“Hello World,” he said on turning pro over twenty years ago. Those words heralded the arrival of Tiger Woods into the world of professional golf and nothing in this sport has ever been the same since. In those very early days one tour professional apparently asked Sandy Lyle if he knew Tiger Woods. “No, I’ve never played there,” replied Sandy innocently.
I first watched Tiger in the flesh in his first Masters as a professional in 1997. The fanfare was deafening and I rushed eagerly to see this new kid on the block. He went out in 40 blows, four over par, and I left him at the 10th tee thinking he’d been well and truly over-hyped. He came home in 30, never looked back and won his first major easily with a record score. That was the beginning of a remarkable career which may or may not be over. Yesterday, Tiger made a gentle return to the competitive arena in the 18-man field in the Hero World Challenge, a tournament he hosts annually in the Bahamas. With a total of eight operations behind him – four on his left knee, four on his back – it really shouldn’t be much of a discussion as to how successful/long his return to competitive golf may be, should it? Well, that’s just the thing with Tiger, you can never really tell. He has had a habit of surprising us down the years.

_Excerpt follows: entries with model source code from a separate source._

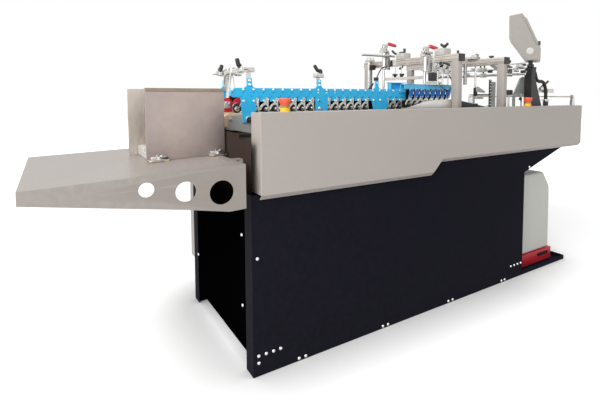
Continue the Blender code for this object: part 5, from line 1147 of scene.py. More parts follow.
# emergency stops: legend plate, collar, and the green ring that rides on the head
stopLook = {
    "places": (("left", 0.12), ("right", 1.39)), "y": 0.015,
    # radius, and height over the cover's top
    "collar": [(0.0138, 0), (0.0168, 0), (0.0168, 0.001), (0.0155, 0.0018), (0.0153, 0.0116), (0.0147, 0.0123),
               (0.0138, 0.0123), (0.0138, 0)],
    # radius, and height over the floor; the widest ring of the head is near its top
    "head": [(0.008, 0.8062), (0.008, 0.8176), (0.0144, 0.8176), (0.015, 0.8184), (0.0152, 0.824), (0.0176,
              0.8292),
             (0.0191, 0.833), (0.0194, 0.8375), (0.019, 0.8403), (0.0178, 0.8415), (0.015, 0.8419), (0.006,
              0.842)],
    "ring": [(0.0082, 0.8066), (0.0128, 0.8066), (0.013, 0.8175), (0.0082, 0.8175), (0.0082, 0.8066)],
}


def makeStops():
    # collar, head and ring are profiles turned about the button's upright axis
    look = stopLook
    for side, x in look["places"]:
        collar, ring, head = Shape(), Shape(), Shape()
        lathe(collar, look["collar"], (x, look["y"], machine["tableTop"] + 0.0003), up, 40, capped=False)
        piece = finishPiece(side + "_stop_plate", collar, "legendYellow")
        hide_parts(side + "_stop_collar")
        lathe(head, look["head"], (x, look["y"], 0), up, 40)
        piece = finishPiece(side + "_stop_cap", head, "stopRed", body=side + "_stop")
        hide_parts(side + "_stop_head")
        lathe(ring, look["ring"], (x, look["y"], 0), up, 32, capped=False)
        finishPiece(side + "_stop_ring", ring, "greenRing", body=side + "_stop")


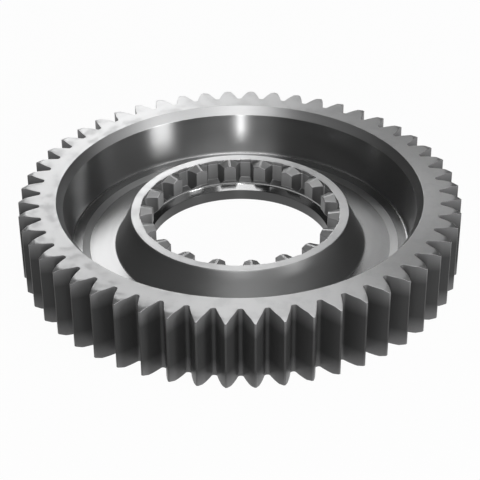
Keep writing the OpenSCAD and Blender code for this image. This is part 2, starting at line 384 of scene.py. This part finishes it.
def inner_band(skin):
    """The bore: from the lower face up over the plain ring and the groove, along the
    sides of the inner teeth and over their ridged ends to a circle on the hub.

    The bottom of the groove is an arc of GROOVE_ROUND from 45 degrees below the level of
    its centre up to where a tooth or a run-out begins. What lies between two outlines is
    one plus a share of the difference."""
    half, inward, boundary = inner_half()
    step = np.pi / INNER_TEETH
    turn = len(half) - 1

    def columns(half_xy):
        return np.roll(all_round(half_xy, INNER_TEETH, step), turn, 0)

    def numbers(values):
        return np.roll(columns_round(values, INNER_TEETH), turn)

    points = columns(half)
    r = np.linalg.norm(points, axis=1)
    count = len(points)
    angles = TURN * np.arange(count) / count

    # the lower cone, the plain ring and the lower wall of the groove
    lower = rounded([(LOWER_MOUTH_JOIN_R, 0), (LOWER_MOUTH_R, 0), (PILOT_R, LOWER_CONE_TOP),
                     (PILOT_R, PILOT_TOP), (GROOVE_EDGE_R, GROOVE_Z - GROOVE_EDGE_RISE)],
                    (0.4, 0.4, 0.3), 3)[:-1]
    skin.turned(lower, angles, ("underside", 5), ("bore_ring", 7), ("groove", 1))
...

It was 1999 when I first commentated on Tiger in a major and as it happened that was his second victory at golf’s most elevated level. Over the next ten years I had a front-row seat watching the career of the world’s most famous athlete unfold as he hoovered up 14 majors in his quest to match Jack Nicklaus’ total of 18. There was no one to match him. His length off the tee, his scintillating irons and his ability to hole crucial putts and chips distanced him from all opposition. And his mind…..well, it was like a steel trap. For the first time ever, for the ONLY time ever, the most famous athlete in the world was a golfer. My admiration for him as a player knew no bounds and what an immense privilege it was to be inside the ropes alongside him as he repeatedly carved his name in the history books.
But there’s no doubt he changed over those years. Was it the pressure-cooker fishbowl he lived in, being constantly “on show”? Or was it the constant fawning of those around him – Tour officials, fans, managers and the like? Whatever it was, he became increasingly arrogant, increasingly controlling and quite simply, not a very nice human being. If asked a question in his media conference that he didn’t care for, he would ascertain who the questioner worked for and would then ensure that that publication, TV channel, whatever, would not get any interviews or quotes from him in the future. He would frequently say to professional journalists, “You’re a piece of work,” with more than a hint of a sneer. I witnessed it so often – intimidation and control. Not pleasant.
I did many post round interviews with him and there is one that stands out in my memory. It was the World Golf Championship event at Dove Mountain in Arizona, the matchplay, and Tiger was drawn against the big-hitting JB Holmes in the first round. Tiger’s opening tee shot sailed out of bounds, almost ending in a swimming pool, and from there he played woeful stuff, by his standards, to be four down with five to go. From this platform of poor play he fashioned a birdie, birdie, eagle, par, birdie finish to win on the last. I got to interview him greenside so he was still very much in the moment, pumped at his Houdini escape. Gone was any caution. There were no guarded comments, just a proper conversation about golf and his evident delight and joy in his finish. He behaved like a proper person. I loved it.
We are now in an era where most of the players competing in the upper echelons of the world stage have never played against Tiger or seen him work his magic on a golf course. Yesterday he played with Justin Thomas, the 2017 season poster boy of golf with five wins including a major on his resume – a sustained year-long performance that had everyone hailing the arrival of a new superstar. But, hold on a second – Tiger won at least five times in a season on no fewer than TEN occasions and he won ten times worldwide in 2000 alone. There is no one playing nowadays who can yet come close to Tiger’s dominance and win rate, so is it any wonder there is more than a frisson of expectation as he prepares for yet another comeback attempt?
I wonder what motivates him now though? Not the dosh, surely, but possibly the rediscovered joy of being finally pain-free on the course? To be sure, it must pique his interest to see what he can really do against today’s young guns. More interesting, however, was his comment in a recent interview that his children, Sam, 10, and Charlie, 8, were now keen to play golf with him. He lamented they had only ever known their Dad as a “youtube golfer” – his description. He is strongly motivated to show his kids exactly how good he is on a golf course. We don’t need to look further than Scotland’s Paul Lawrie who had a wonderful second half to his career when motivated by the desire to play golf with his boys and show them just what he could do.
Tiger’s career is no doubt on the wane from those heady, sublime days when the game looked effortlessly easy for him but perhaps we may still witness a few glorious sunsets in his twilight years. And, who knows, perhaps this happier person may become a nicer one too.